Link on how to make generic trash:
Diversity means everyone is the same but they look different:
"Player characters, regardless of race, typically fall into the same ranges of height and weight that humans have in our world."
New character races don’t have the Ability Score Increase trait that Player’s Handbook races have. The new races instead rely on a special character-creation rule that allows a character to increase one ability score by 2 and another score by 1 or to increase three different ability scores by 1.
Generic Humanoids bear the words “Any Alignment,” reminding the DM that such people have vast moral range.
That one word—“typically”—reminds the DM that the alignment is a narrative suggestion; it isn’t an existential absolute.
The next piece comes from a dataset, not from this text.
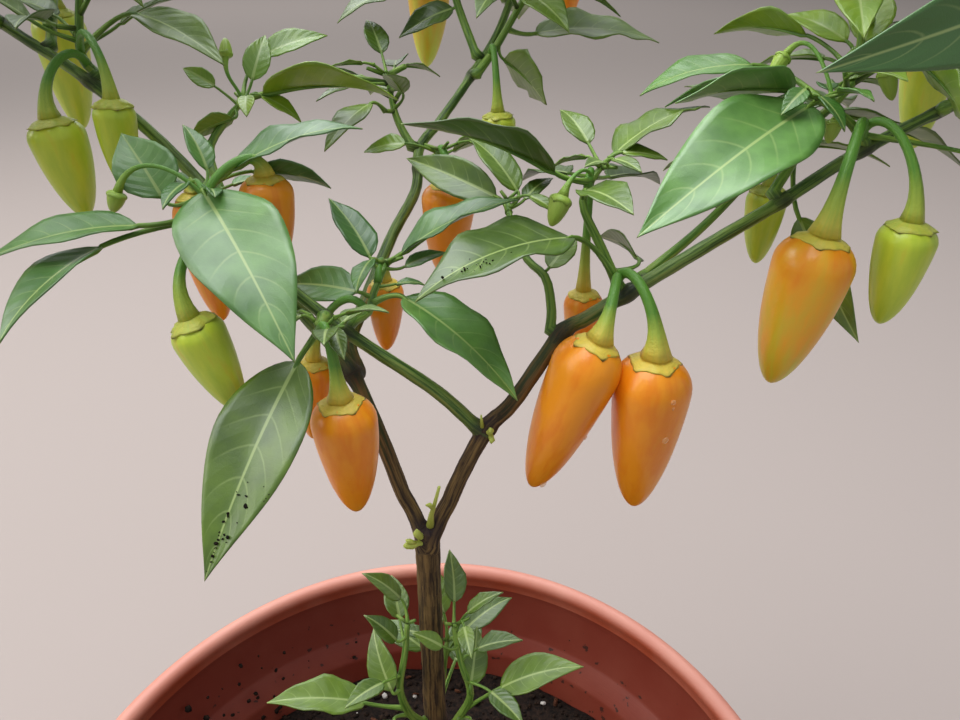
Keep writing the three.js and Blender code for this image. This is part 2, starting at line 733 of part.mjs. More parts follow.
    more: { shoots: 4, from: 0.35, seed: 35, reach: 66, turn: 130 },
  },
};

function placeLeaf(solids, owner, node, base, tip, roll, size = {}, limits = null) {
  const frame = bladeFrame(base, tip, roll, size.arch ?? LEAF_ARCH);
  const wide = size.width ?? LEAF_WIDTH * frame.length;
  const room = leafRoom(node, base, frame, wide, owner);
  if (limits && !isFree(room, limits.heart, limits.reach)) return;
  taken.push(...room);
  solids.push(leafSolid(node, base, frame, wide, limits ? GROWN_RINGS : BLADE_RINGS));
}

// Stem of a spray, from its foot on the limb, with its own measuring points.
function stemOf(spray, name) {
  const places = spray.stem.map((place) => [...place]);
  places[0] = footOn(limbs[spray.limb], places, TWIG_RADIUS).toArray();
  spray.curve = curveThrough(places);
  const steps = Math.ceil(spray.curve.getLength() / TWIG_STEP);
  const points = spray.curve.getPoints(steps);
  taken.push(...pointsAlong(spray.curve.getPoints(5 * steps), TWIG_RADIUS, name));
  return tube(points, points.map((_, i) => TWIG_RADIUS * (1 - (0.45 * i) / steps)), 3);
}

// A shoot: a short twig with one leaf at its end and one on either side.
function growShoot(solids, name, node, turn, dice, limits) {
  const end = node.clone().add(towards(turn, dice(10, 55), dice(9, 22)));
  const twig = pointsAlong([node.clone().lerp(end, 0.6), end], 1, name);
  if (!isFree(twig, limits.heart, limits.reach)) return;
  taken.push(...twig);
  solids.push(tube([node, end], [1, 0.8], 3));
  for (const [share, swing] of [[1, 0], [0.7, 70], [0.5, -70]]) {
    const from = node.clone().lerp(end, share);
    const way = turn + swing + dice(-15, 15);
    const base = from.clone().add(towards(way, dice(0, 40), dice(7, 13)));
    const tip = base.clone().add(towards(way, dice(-35, 12), dice(30, 50)));
    placeLeaf(solids, name, from, base, tip, dice(-20, 20), {}, limits);
  }
}

const solidsOf = {};
for (const limb of Object.values(limbs)) {
  const steps = Math.round(limb.length / 4);
  for (let i = 0; i <= steps; i++) {
    const t = i / steps;
    taken.push({ point: limb.curve.getPoint(t), radius: limb.radiusAt(t), owner: "limb", outer: false });
  }
}
for (const [name, spray] of Object.entries(sprays)) {
  const solids = [stemOf(spray, name)];
  for (const [share, base, tip, roll, width, arch] of spray.leaves ?? []) {
    placeLeaf(solids, name, spray.curve.getPoint(share), at(base), at(tip), roll, { width, arch });
  }
  for (const [share, calyx, tip, width] of spray.fruit ?? []) {
    const node = spray.curve.getPoint(share);
    taken.push(...fruitRoom(node, at(calyx), at(tip), width, name));
    solids.push(fruitSolid(node, at(calyx), at(tip), width));
  }
  solidsOf[name] = solids;
}
for (const [name, spray] of Object.entries(sprays)) {
  if (!spray.more) continue;
  const { shoots, from, seed, reach, turn } = spray.more;
  const dice = diceFrom(seed);
  const limits = { heart: spray.curve.getPoint((from + 1) / 2), reach };
  for (let i = 0; i < shoots; i++) {
    const share = from + ((1 - from) * (i + 1)) / shoots;
    growShoot(solidsOf[name], name, spray.curve.getPoint(share), turn + i * GOLDEN_TURN, dice, limits);
  }
}

// Assembly

const plant = new THREE.Group();
plant.add(meshOf("pot", pot(), 0xc4694c, 0.55));
plant.add(meshOf("soil", soil(), 0x2b211b, 0.95));
for (const [name, limb] of Object.entries(limbs)) {
  const green = name === "front_branch";
  plant.add(meshOf(name, limbSolid(limb), green ? 0x56702f : 0x554327, 0.7));
}
for (const [name, solids] of Object.entries(solidsOf)) {
  plant.add(meshOf(name, fuse(solids), 0x4f8a4a, 0.5));
}

export default plant;
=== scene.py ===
import math

import bmesh
import bpy
import numpy as np
from mathutils import Matrix, Vector, noise
from mathutils.kdtree import KDTree


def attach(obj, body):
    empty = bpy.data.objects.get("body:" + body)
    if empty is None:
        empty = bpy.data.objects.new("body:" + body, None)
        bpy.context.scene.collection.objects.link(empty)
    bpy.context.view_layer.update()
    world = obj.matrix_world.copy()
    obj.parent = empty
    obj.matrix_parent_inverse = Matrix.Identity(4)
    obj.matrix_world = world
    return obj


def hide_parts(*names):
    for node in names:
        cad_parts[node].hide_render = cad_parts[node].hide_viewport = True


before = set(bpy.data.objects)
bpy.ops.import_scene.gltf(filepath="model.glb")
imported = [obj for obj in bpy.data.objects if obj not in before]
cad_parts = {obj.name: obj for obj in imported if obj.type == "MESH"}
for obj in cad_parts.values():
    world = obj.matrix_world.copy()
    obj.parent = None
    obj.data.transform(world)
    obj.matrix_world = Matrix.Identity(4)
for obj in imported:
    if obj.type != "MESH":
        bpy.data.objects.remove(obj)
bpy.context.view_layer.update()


# Pot: a round 30 cm nursery pot, injection-moulded in one go from terracotta-coloured polypropylene.
# Its thin wall turns over into a fat rolled rim, steps in under the collar and tapers to a flat foot
# with six drain holes.

MM = 0.001
RIM_RADIUS = 149.6
POT_HEIGHT = 260
WALL = 3
FOOT_RADIUS = 97.6
SHOULDER_RADIUS = 130.6
SHOULDER_HEIGHT = 213
COLLAR_FOOT = 221
BEAD_RADIUS = 4.5
DRAIN_RADIUS = 5
DRAIN_CIRCLE = 62
DRAINS = 6
POT_STEPS = 180


def linear(colour):
    """An sRGB hex colour as linear red, green, blue and alpha."""
    parts = [int(colour[i:i + 2], 16) / 255 for i in (1, 3, 5)]
    return (*[p / 12.92 if p <= 0.04045 else ((p + 0.055) / 1.055) ** 2.4 for p in parts], 1)


def wire(tree, node, inputs):
    """Set a node's inputs to values, or link them to sockets or to other nodes' own results."""
    for socket, value in inputs.items():
        if isinstance(value, bpy.types.Node):
            value = value.outputs[2 if value.bl_idname == "ShaderNodeMix" else 0]
        if isinstance(value, bpy.types.NodeSocket):
            tree.links.new(value, node.inputs[socket])
        else:
            node.inputs[socket].default_value = value


def add_node(tree, kind, inputs=None, **settings):
    """Add a shader node with its settings and its inputs."""
    made = tree.nodes.new("ShaderNode" + kind)
    for name, value in settings.items():
        setattr(made, name, value)
    wire(tree, made, inputs or {})
    return made


def new_material(name, roughness, specular=0.5, **inputs):
    """A material with its node tree and its shader."""
    made = bpy.data.materials.new(name)
    made.use_nodes = True
    shader = made.node_tree.nodes["Principled BSDF"]
    wire(made.node_tree, shader, {"Roughness": roughness, "Specular IOR Level": specular, **inputs})
    return made, made.node_tree, shader


def moulded_plastic(name, colour, bloom, splashed):
    """Moulded polypropylene: soft waxy shine, dusty bloom in patches, and a painted highlight that makes the
    top of the rim paler.
    """
    made, tree, shader = new_material(name, 0.5)
    place = add_node(tree, "TexCoord").outputs["Object"]
    patches = add_node(tree, "TexNoise", {"Vector": place, "Scale": 22, "Detail": 6, "Roughness": 0.6})
    share = add_node(tree, "MapRange", {"Value": patches, "From Min": 0.42, "From Max": 0.75, "To Max": 0.38})
    dusty = add_node(tree, "Mix", {0: share, 6: linear(colour), 7: linear(bloom)}, data_type="RGBA")
    height = add_node(tree, "SeparateXYZ", {0: place}).outputs["Z"]
    # Painted highlight: the top of the rim is painted paler, as if it caught the bright sky.
    painted_rim_highlight = add_node(tree, "MapRange", {"Value": height, "From Min": 0.256, "From Max": 0.26, "To Max": 0.36})
    paint = add_node(tree, "Mix", {0: painted_rim_highlight, 6: dusty, 7: linear("#E3B7A6")}, data_type="RGBA")
    if splashed:
        # Specks of wet soil thrown up against the wall when the pot is watered, thickest low down.
        low = add_node(tree, "MapRange", {"Value": height, "From Min": 0.204, "From Max": 0.25,
                                          "To Min": 0.62, "To Max": 0.74})
        specks = add_node(tree, "TexNoise", {"Vector": place, "Scale": 210, "Detail": 3})
        over = add_node(tree, "Math", {0: specks, 1: low}, operation="SUBTRACT")
        mask = add_node(tree, "MapRange", {"Value": over, "From Max": 0.02, "To Max": 0.85})
        paint = add_node(tree, "Mix", {0: mask, 6: paint, 7: linear("#2A1A14")}, data_type="RGBA")
    rough = add_node(tree, "MapRange", {"Value": patches, "To Min": 0.4, "To Max": 0.62})
    round_wall = add_node(tree, "Mapping", {0: place, "Scale": (1, 1, 14)})
    grain = add_node(tree, "TexNoise", {"Vector": round_wall, "Scale": 160, "Detail": 4})
    relief = add_node(tree, "Bump", {"Height": grain, "Strength": 0.25, "Distance": 0.0002})
    wire(tree, shader, {"Base Color": paint, "Roughness": rough, "Normal": relief})
    return made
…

I think it shouldn't be forgotten that part of his legacy was that rulings from the DM overrule any and all written rules. What this means is that everything written in the rulebook doesn't mean shit, you do what works best for your group. Subtext that people who play RAW (rules as written) are subhuman.
Regardless, I don't think it's bad to disconnect the person from the accomplishment. Dnd itself really isn't that important outside of being a stepping stone for the growth of gaming.
To address your OP:
I never read any of Gygax's direct lore/worldbuilding stuff, but even the books I read from 3/3.5e maintained that evil monsters were evil for cultural reasons. You can't expect a rational culture to develop from a monster with inhuman abilities like trolls or expect palatable morality from the slave-like kobolds. So I keep hearing about these ridiculous changes to modern dnd and being blown away by the worldbuilding implications and fanatic naivete it all reveals.
I like this part, they're creeping towards some dangerous wrongthink here. But it's same old same old for nu-dnd, we could highlight and banter about quotes from this article for hours.